In scripture, wine is a symbol of joy, celebration and abundance. In changing the water into wine and allowing the wedding celebration to continue, Jesus is clueing people in on why his mission is to transform the world.
We often think of transformation in terms of opposites, like hoping that criminals will turn from bad to good. Often the most moving testimonies are of people who have been in a place from which as humans we don’t think they can possibly return. We hope and we pray they will ‘turn over a new leaf’ but secretly we think, no chance, they’ve been that way for too long. But God takes mean, ugly lives and transforms them into beautiful lives filled with kindness and mercy. God has a tendency to take hold of us when we are broken and makes us whole.

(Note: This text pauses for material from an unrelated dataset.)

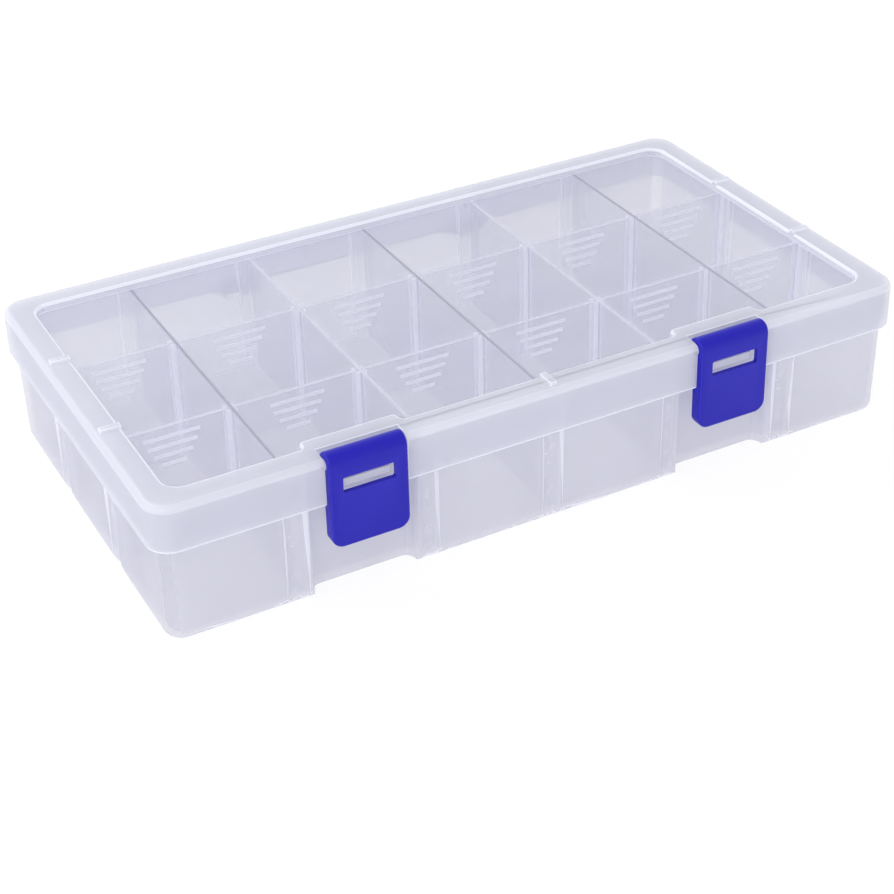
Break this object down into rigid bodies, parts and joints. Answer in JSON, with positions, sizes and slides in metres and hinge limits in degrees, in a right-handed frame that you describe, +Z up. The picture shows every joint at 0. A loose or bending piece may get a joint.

The jugs that Jesus had filled with water were the water jugs used for ritual purification and washing. They were there so that the wedding guests could comply with Jewish Law but Jesus takes that ritual water and turns it into something that would not satisfy the law. Washing your hands in wine would definitely not count but Jesus is making a statement. The Law was life-giving and necessary and it was good, but Jesus came to transform the Law into something that wasn’t just necessary, but also joyful. He was putting God and love into the mix ... symbolically taking the image of making life more than plain water... symbolically making life more like really good wine.
For many their life is like water, it is perfectly good, nourishing, and life-sustaining. For many their faith is also perfectly good, nourishing, and life-sustaining but it may also be one where it is lived with a sense of duty, making all about what we make happen in church, turning up on a Sunday morning, attending meetings and perhaps Zooming when necessary. But there is so much more to a Christian life than this.
Jesus’ message is that we should lighten up and enjoy our faith. Jesus said “I came that they might have life, and have it more abundantly.” Not just life, but abundant life...joyous life...life lived in freedom. This doesn’t mean however that God promises material wealth, nor a life free from pain and suffering, and this is sadly evident at the moment.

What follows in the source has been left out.